2019年11月28日 星期四

Ex- Navy Secretary: Trump “Has Very Little Understanding of What it Means to Be in the Military”


Richard Spencer listens to President Donald Trump during a cabinet meeting at the White House July 16, 2019 in Washington, D.C.

Chip Somodevilla/Getty Images

Former Navy Secretary Richard Spencer, who was fired last weekend, harshly criticized President Donald Trump in an op-ed piece, blasting the commander in chief for getting involved in a case involving a Navy SEAL who had been accused of war crimes. Writing in the Washington Post, Spencer detailed just how much Trump tried to get involved in the review of Chief Petty Officer Edward Gallagher “almost from the start,” Spencer wrote. And then at every stage of the process, which was highly unusual.

“This was a shocking and unprecedented intervention in a low-level review,” Spencer wrote.
“It was also a reminder that the president has very little understanding of what it means to be in the military, to fight ethically or to be governed by a uniform set of rules and practices.” Before the trial against Gallagher began, Trump got involved twice. Both times he called on Spencer to remove Gallagher from the Navy brig where he was being detained. Spencer tried to push back but Trump eventually ordered the transfer. “I came to believe that Trump’s interest in the case stemmed partly from the way the defendant’s lawyers and others had worked to keep it front and center in the media,” Spencer wrote.

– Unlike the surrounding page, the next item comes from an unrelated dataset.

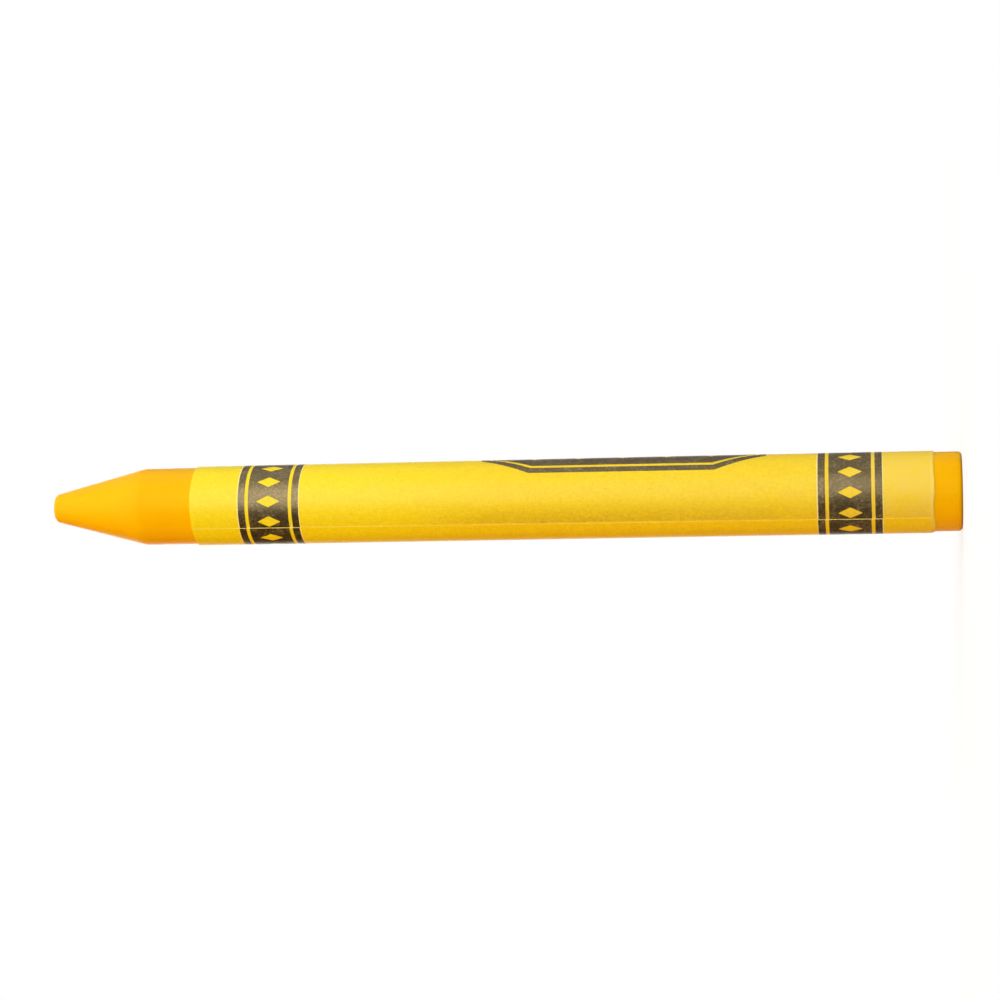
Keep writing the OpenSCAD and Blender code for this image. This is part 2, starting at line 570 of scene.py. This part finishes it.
def paper_finish():
    """Uncoated paper printed yellow, more lemon towards the tip. It has mottle, fibres and specks,
    one side painted paler in patches and most near the base as a painted sheen, dirt and painted
    shade by the seam, dirt caught at it, worn edges, palest where the seam crosses the bands, and a
    hairline of bare paper along each edge of the bands, where the yellow and the dark print don't
    meet."""
    material, n = finish("label_paper")
    place = n.place()
    up, round_it, mottle = paper_grain(n, place)
    height = n.split(place)[2]
    beyond = past_seam(n, place)
    body = n.mix(mottle, PAPER_DEEP, PAPER_LIGHT)
    body = n.mix(n.step(height, 42 * MM, 64 * MM, 0, 0.42), body, PAPER_LEMON)
    body = n.scaled(body, 0.7 + 0.3 * up + 0.3 * round_it)

    # Painted sheen: beside the seam, one side is painted paler in patches, most near the base. The
    # mask faded carries it.
    cloud = n.noise(place, 2.4 * MM, 4, 0.6)
    sheen_side = n.step(beyond, 0, 0.4 * MM) * n.step(beyond, 8 * MM, 12 * MM, 1, 0)
    sheen_near_base = (
        n.step(height, 6 * MM, 15 * MM, 0.75, 0.2) * n.step(height, 15 * MM, 45 * MM, 1, 0.35)
    )
    faded = sheen_side * sheen_near_base * n.step(cloud, 0.2, 0.75, 0.4, 1.6)
    body = n.mix(faded, body, PAPER_PAINTED_SHEEN)

    # Dirt and painted shade: an olive darkening in patches, in a strip beside the seam.
    dirt_and_shade = dirt_and_shade_by_seam(n, height, beyond)
    smudge_grain = n.noise(n.stretched(place, 1, 1, 0.6), 0.25 * MM, 5, 0.75)
    patch = n.noise(n.stretched(place, 1, 1, 0.3), 3 * MM, 2)
    smudge_and_shade = dirt_and_shade * n.step(smudge_grain, 0.2, 0.8, 0.15, 0.75) * (0.6 + 0.35 * patch)
    body = n.mix(smudge_and_shade, body, PAPER_DIRT_AND_SHADE)
    crumbs = n.step(n.noise(n.stretched(place, 1, 1, 0.25), 0.3 * MM, 2), 0.66, 0.72)
    caught = crumbs * n.step(abs(beyond - 0.12 * MM), 0.06 * MM, 0.12 * MM, 1, 0)
    body = n.mix(0.7 * caught * dirt_and_shade, body, PAPER_CAUGHT_DIRT)
    speck = n.step(n.noise(place, 0.22 * MM, 1) + 0.07 * dirt_and_shade, 0.79, 0.83)
    body = n.mix(0.6 * speck, body, PAPER_SPECK)

    hairline, on_band = near_bands(n, height)
    body = n.mix(0.8 * hairline, body, PAPER_BARE)
    at_seam = n.step(abs(beyond), 0.05 * MM, 0.09 * MM, 1, 0)
    broken = n.step(n.noise(n.stretched(place, 1, 1, 0.4), 0.3 * MM, 3, 0.6), 0.3, 0.7, 0.4, 1.6)
    body = n.mix(at_seam * broken * (0.1 + 0.7 * on_band), body, PAPER_WORN_SEAM)
    worn_end = n.step(height - label_low.z, 0.3 * MM, 0.5 * MM, 1, 0)
    body = n.mix(0.4 * worn_end, body, PAPER_WORN_END)
    n.surface({
        "Base Color": body,
        "Roughness": 0.44,
        "Normal": n.bump(0.35 * up + 0.35 * round_it + 0.3 * mottle, PAPER_RELIEF),
        "Specular IOR Level": 0.33,
    })
    return material


def cut_edge_finish():
    """The paper's cut edges and its bare back: pale fibres."""
    material, n = finish("label_cut_edge")
    fibres = n.noise(n.place(), 0.1 * MM, 3)
    n.surface({
        "Base Color": n.mix(fibres, CUT_DEEP, CUT_LIGHT),
        "Roughness": 0.85,
        "Normal": n.bump(fibres, CUT_RELIEF),
    })
    return material


def ink_finish():
    """Thin dark ink with a warm sheen, rubbed through to tan in flecks and patches of curls. The
    tan is partly rubbed ink and partly painted glints.
    """
    material, n = finish("label_ink")
    place = n.place()
    up, round_it, mottle = paper_grain(n, place)
    patch = n.step(n.noise(place, 1.6 * MM, 2), 0.42, 0.62)
    fleck = n.noise(place, 0.26 * MM, 4, 0.8, 0.3)
    winding = n.noise(place, 0.45 * MM, 2, 0.5, 0.5)
    curl = n.step(abs(winding - 0.5), 0.03, 0.07, 1, 0) * patch
    body = n.mix(0.5 * mottle + 0.5 * n.step(fleck, 0.3, 0.6), INK_DEEP, INK_LIGHT)
    # The tan flecks and curls are partly rubbed ink and partly painted glints.
    body = n.mix((0.45 + 0.3 * patch) * n.step(fleck, 0.53, 0.6), body, INK_RUBBED_AND_GLINT)
    body = n.mix(0.25 * curl, body, INK_RUBBED_AND_GLINT)
    relief = 0.2 * up + 0.2 * round_it + 0.1 * mottle + 0.12 * fleck + 0.12 * curl
    n.surface({
        "Base Color": body,
        "Roughness": 0.38,
        "Normal": n.bump(relief, INK_RELIEF),
        "IOR": 1.8,
        "Specular IOR Level": 1,
        "Specular Tint": (1, 0.76, 0.4, 1),
    })
    return material


# ---------------------------------------------------------------- studio

VIEW_AZIMUTH = math.radians(-108)      # the label's seam shows from here, and the panel's edge
VIEW_DISTANCE = 250 * MM
VIEW_HEIGHT = 7 * MM                   # level with the bare margin below the base band
VIEW_AIM = 45.7 * MM                   # the height that lies in the middle of the picture
VIEW_LENS = 90.6
VIEW_TILT = math.radians(1.1)          # the base lies a little high

UP = Vector((0, 0, 1))
TO_CAMERA = Vector((math.sin(VIEW_AZIMUTH), -math.cos(VIEW_AZIMUTH), 0))
UP_IN_VIEW = TO_CAMERA.cross(-UP)

PALE_LIGHT = 0.33                      # the strength of the light from all round
WARM_LIGHT = 0.07                      # and of what a yellow neighbour would send back
FLOOR_SHADE = (0.3, 0.3, 0.3, 1)       # the floor as it lights the crayon
FLOOR_SEEN = (0.95, 0.95, 0.95, 1)     # and as the camera sees it near the crayon
WHITE = (1, 1, 1, 1)


def make_camera():
    """A camera level with the stick, turned on its side, so that the tip lies to the left."""
    camera = bpy.data.objects.new("camera", bpy.data.cameras.new("camera"))
    bpy.context.scene.collection.objects.link(camera)
    camera.data.lens = VIEW_LENS
    camera.data.clip_start = 10 * MM
    camera.data.clip_end = 10
    camera.location = VIEW_DISTANCE * TO_CAMERA + VIEW_HEIGHT * UP
    back = (camera.location - VIEW_AIM * UP).normalized()
    right = -math.cos(VIEW_TILT) * UP - math.sin(VIEW_TILT) * UP_IN_VIEW
    right = (right - back * right.dot(back)).normalized()
    turned = Matrix((right, back.cross(right), back)).transposed()
    camera.matrix_world = Matrix.Translation(camera.location) @ turned.to_4x4()
    bpy.context.scene.camera = camera


def make_lamp(name, towards, size, power, distance=0.5, tint=(1, 1, 1), mirrored=True):
    """A soft square lamp that lies in a direction from the crayon and points at it."""
    lamp = bpy.data.objects.new(name, bpy.data.lights.new(name, "AREA"))
    bpy.context.scene.collection.objects.link(lamp)
    lamp.data.size = size
    lamp.data.energy = power
    lamp.data.color = tint
    lamp.visible_glossy = mirrored
    aim = stick_high.z / 2 * UP
    direction = towards.normalized()
    lamp.location = aim + direction * distance
    lamp.rotation_mode = "QUATERNION"
    lamp.rotation_quaternion = direction.to_track_quat("Z", "Y")


def make_world():
    """Pale light from all round, but dim and warm on the side that lies low in the view, as from a
    yellow neighbour. The camera sees plain white."""
    world = bpy.data.worlds.new("studio")
    world.use_nodes = True
    bpy.context.scene.world = world
    n = Nodes(world.node_tree)
    towards = n.add("TexCoord", {}, {}, "Generated")
    lowness = n.add(
        "VectorMath", {"operation": "DOT_PRODUCT"}, {0: towards, 1: -UP_IN_VIEW}, "Value"
    )
    pale = n.add("Background", {}, {"Color": WHITE, "Strength": PALE_LIGHT})
    warm = n.add("Background", {}, {"Color": (1, 0.5, 0.04, 1), "Strength": WARM_LIGHT})
    lit = n.add("MixShader", {}, {0: n.step(lowness, -0.2, 0.4), 1: pale, 2: warm})
    white = n.add("Background", {}, {"Color": WHITE, "Strength": 1})
    camera_ray = n.add("LightPath", {}, {}, "Is Camera Ray")
    shown = n.add("MixShader", {}, {0: camera_ray, 1: lit, 2: white})
    n.add("OutputWorld", {}, {"Surface": shown})


def make_floor():
    """A pale floor under the crayon, which keeps its shadow and fades to white further off."""
    bm = bmesh.new()
    bmesh.ops.create_grid(bm, x_segments=1, y_segments=1, size=1)
    mesh = bpy.data.meshes.new("floor")
    bm.to_mesh(mesh)
    bm.free()
    floor = bpy.data.objects.new("floor", mesh)
    bpy.context.scene.collection.objects.link(floor)
    material, n = finish("pale_floor")
    far = n.add("VectorMath", {"operation": "LENGTH"}, {0: n.place()}, "Value")
    camera_ray = n.add("LightPath", {}, {}, "Is Camera Ray")
    matt = n.add("BsdfDiffuse", {}, {"Color": FLOOR_SHADE})
    pale = n.add("BsdfDiffuse", {}, {"Color": FLOOR_SEEN})
    white = n.add("Emission", {}, {"Color": WHITE, "Strength": 1})
    faded = n.add("MixShader", {}, {0: n.step(far, 10 * MM, 90 * MM, 0.6, 1), 1: pale, 2: white})
    shown = n.add("MixShader", {}, {0: camera_ray, 1: matt, 2: faded})
    n.add("OutputMaterial", {}, {"Surface": shown})
    mesh.materials.append(material)


# ---------------------------------------------------------------- the scene

make_camera()
make_world()
make_floor()
make_lamp("key", TO_CAMERA + 0.45 * UP_IN_VIEW + 0.5 * UP, size=0.55, power=2.3)
make_lamp(
    "front_fill", TO_CAMERA + 0.2 * UP_IN_VIEW + 0.3 * UP, size=0.5, power=0.25, mirrored=False
)
make_lamp("side", UP_IN_VIEW + 0.3 * UP, size=0.5, power=0.4)
make_lamp("back", -TO_CAMERA - 0.1 * UP_IN_VIEW + 0.3 * UP, size=0.5, power=1.5)
make_lamp("overhead", UP, size=0.4, power=1.5, distance=0.6)
make_lamp(
    "warm_fill", 0.1 * TO_CAMERA - UP_IN_VIEW, size=0.4, power=2.25, tint=(1, 0.53, 0.1),
    mirrored=False,
)

make_stick(wax_finish())
make_sheet(paper_finish(), cut_edge_finish())
ink = ink_finish()
make_print("base_band_print", "base_band_ink", ink)
make_print("tip_band_print", "tip_band_ink", ink)
make_print("panel_print", "panel_ink", ink)

bpy.context.scene.view_settings.view_transform = "Standard"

Gallagher was eventually acquitted of all charges except for wrongfully posing for photographs with the body of a dead ISIS fighter. After the trial was over Gallagher voluntarily filed a request to retire and then the question was whether he would be able to keep his rank and if he would be able to retain his status as a SEAL. Spencer claims he asked Trump not to get involved, but the White House counsel made it clear the president would not back down. Trump then ordered Gallagher’s rank be restored and later tweeted that he would be keeping his Trident pin.

“I recognized that the tweet revealed the president’s intent,” Spencer wrote Wednesday. “But I did not believe it to be an official order, chiefly because every action taken by the president in the case so far had either been a verbal or written command.”  Spencer then claims he tried to find a way to prevent Trump from getting involved from the peer-review board that would decide Gallagher’s fate as a SEAL. And he did so without briefing Defense Secretary Mark Esper. “That was, I see in retrospect, a mistake for which I am solely responsible,” he wrote.

Spencer ends the op-ed by praising the military and sending a message to U.S. allies: “Please bear with us as we move through this moment in time.”